Misha’s words, although true, did nothing to calm me. My eyes darted around frantically. I didn’t see anyone I recognized. Just when I thought I would lose it, Taran appeared. The blue and white flames protecting her form withdrew back into her core, allowing Gemini to gather her in his arms. She wept openly while Gemini led her to me.

Taran threw her arms around me. “Oh, my God, Celia. I thought I’d never see you again!”

My voice shook. “Taran, did you see anyone else?”

She glanced over her shoulder at Gemini. “No one else came back?”

He placed his arm on her shoulder. “No, but we need to give them time.”

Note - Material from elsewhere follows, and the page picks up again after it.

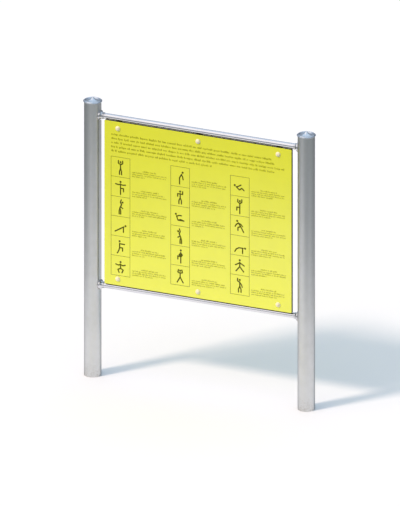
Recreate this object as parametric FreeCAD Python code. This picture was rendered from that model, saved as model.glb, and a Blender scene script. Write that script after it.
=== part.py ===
import FreeCAD, Part
import math
import os
from FreeCAD import Placement, Rotation, Vector

# Park sign: two round posts, two rails between them, and a three-layer panel
# bolted to lugs on the rails. Millimetres, +Z up, the front faces -Y. The origin
# is on the ground, midway between the posts.

# Panel
panel_width = 1200.0
panel_height = 1013.0
panel_ground_clearance = 587.0
core_thickness = 15.0
skin_thickness = 2.0
panel_corner_radius = 4.0
skin_edge_chamfer = 0.8

# Posts and how far they stand from the panel and above the top rail
post_diameter = 101.6
post_wall = 3.6
panel_side_gap = 34.2
post_above_rail = 78.5

# Caps on the posts
cap_seat_cut = 1.0
cap_seat_depth = 32.0
cap_seat_clearance = 0.3
cap_overhang = 5.2
cap_plate = 4.5
cap_plate_rise = 1.0
cap_rim_rounding = 1.5
cap_bead_from_rim = 3.5
cap_bead_width = 11.0
cap_bead_rise = 5.0
cap_cone_radius = 30.0
cap_cone_rise = 19.0
cap_nose_radius = 3.0
cap_nose_rise = 1.5
cap_cone_hollow = 2.6
cap_cone_wall = 3.5
cap_cone_top_wall = 7.0
cap_spigot_length = 28.0
cap_spigot_wall = 6.0
seal_section = 3.6
seal_groove_width = 4.2
seal_below_plate = 16.0

# Rails
rail_diameter = 33.7
rail_wall = 2.6
rail_gap_above_panel = 0.5
rail_gap_below_panel = 2.5
rail_end_gap = 1.5

# Rail collars welded to the posts
collar_flange_diameter = 58.0
collar_flange_land = 4.0
collar_neck_diameter = 39.0
collar_neck_length = 9.0
collar_length = 24.0
collar_flare_hollow = 1.2
collar_edge_chamfer = 0.8
rail_socket_clearance = 0.2

# Set screws that lock each rail in its collar
set_screw_diameter = 6.0
set_screw_length = 6.0
set_screw_from_post = 9.0
set_screw_socket_flats = 3.0
set_screw_socket_depth = 2.5

# Lugs welded to the rails
lug_thickness = 6.0
lug_width = 40.0

# Panel fasteners
bolt_side_distance = 86.0
bolt_edge_distance = 40.0
bolt_diameter = 10.0
bolt_hole_clearance = 0.5
bolt_head_flats = 16.0
bolt_head_height = 6.4
bolt_head_chamfer_angle = 30.0
bolt_thread_clearance = 0.1
bolt_thread_left = 3.0
nut_height = 6.5
nut_collar_diameter = 14.0
nut_collar_height = 2.5
washer_diameter = 20.0
washer_thickness = 2.0
cap_base_diameter = 25.0
cap_base_thickness = 2.5
dome_diameter = 30.0
dome_height = 13.0
dome_skirt = 1.5
dome_wall = 1.7
dome_snap_clearance = 0.2

# Routed pictograms: three columns of framed cells, each with a figure
cell_columns = 3
cell_rows = 6
cell_width = 121.0
cell_height = 122.3
column_pitch = 382.5
cells_from_left = 43.0
cells_from_top = 217.0
groove_depth = 1.2
frame_groove_width = 2.2
limb_width = 7.8
head_radius = 6.5
torso_length = 27.0
shoulder_drop = 3.0
arm_length = 16.0
leg_length = 19.0

# How far a cutting tool runs past what it cuts, and how close counts as the same place
tool_overrun = 2.0
same_place = 1e-4

# Worked-out sizes
panel_thickness = core_thickness + 2.0 * skin_thickness
panel_back = -lug_thickness / 2.0
panel_front = panel_back - panel_thickness
panel_bottom = panel_ground_clearance
panel_top = panel_bottom + panel_height
post_radius = post_diameter / 2.0
post_bore_radius = post_radius - post_wall
post_x = panel_width / 2.0 + panel_side_gap + post_radius
post_face_x = post_x - post_radius
rail_radius = rail_diameter / 2.0
rail_heights = {
    "top": panel_top + rail_gap_above_panel + rail_radius,
    "bottom": panel_bottom - rail_gap_below_panel - rail_radius,
}
post_height = rail_heights["top"] + post_above_rail
cap_seat_radius = post_bore_radius + cap_seat_cut
collar_flange_radius = collar_flange_diameter / 2.0
lug_radius = lug_width / 2.0
bolt_radius = bolt_diameter / 2.0
bolt_rows = {
    "top": panel_top - bolt_edge_distance,
    "bottom": panel_bottom + bolt_edge_distance,
}
bolt_columns = {
    "left": bolt_side_distance - panel_width / 2.0,
    "middle": 0.0,
    "right": panel_width / 2.0 - bolt_side_distance,
}
side_signs = {"left": -1.0, "right": 1.0}

up = Vector(0, 0, 1)
to_right = Vector(1, 0, 0)
to_front = Vector(0, -1, 0)
to_back = Vector(0, 1, 0)
origin = Vector(0, 0, 0)


def moved(shape, x=0.0, y=0.0, z=0.0, axis=up, degrees=0.0):
    """The shape turned about an axis through the origin and then moved."""
    placed = shape.copy()
    placed.Placement = Placement(Vector(x, y, z), Rotation(axis, degrees)).multiply(shape.Placement)
    return placed


def line(start, end):
    """A straight edge between two (radius, height) points."""
    return Part.makeLine(Vector(start[0], 0, start[1]), Vector(end[0], 0, end[1]))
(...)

I pushed my hair back and paced, trying to avoid staring at the weres around me. Horrid scars covered the vast majority. Some had limbs completely burned off while others were swathed with heavy dressings to protect their fresh wounds. The few vampires that remained appeared unharmed. They must have dodged Ihuaivulu’s deadly fire. Had the creature’s flames even grazed them, they would have joined the heaps of ash surrounding the mountainside.

The injured watched me, fear and pain claiming their distorted features. None of them seemed familiar. None were who I longed to see. A horrible sense of dread claimed the pit of my stomach and twisted my gut. “Are Aric and Koda . . . ?”

“They’re alive, Celia,” Gemini answered me quietly. “The ones with the greatest trauma have been moved into the tents.”

My knees buckled when I once again took in the weres with the missing limbs. They waited out in the open, not in tents . . . which meant they were the ones in better shape.

Taran draped her arm around my shoulders. “I’ll take you to them. But Aric especially is not . . . well.” She led me to the rows of tents, pausing outside one of the larger ones.

The flaps of the tent opened as the Elders exited. Anara regarded me with his usual distaste, while the others met me with a mixture of sadness and compassion. I took a deep breath before stepping inside and tried to imagine the absolute worst.

Nothing could have prepared me for this. I gasped in horror. It was all I could do not to scream.

Half of Koda’s body blazed with angry red blisters ready to burst, but the rest of his body was in far worse condition. His right side resembled thick charred leather, patterned much like the scales of a snake. His right eye had swelled shut and he’d lost an ear. And his hair, once long, thick, and silky, now lay singed or was missing from the sections of his burnt scalp. He hunched over in agony.

And still he’d fared better than Aric.

The top and sides of Aric’s hair had vanished, devoured by the seared indentations speckled across his scalp. His face, neck, chest, and arms were brutally damaged. He’d lost the first two layers of skin in some parts, and all three in others. His ears—my God—were nothing more than shrunken pieces of deformed flesh. And where his right eye had been, only a patch of burnt skin remained. His left eye moved to where I stood, shrouded beneath an alarmingly swollen slit.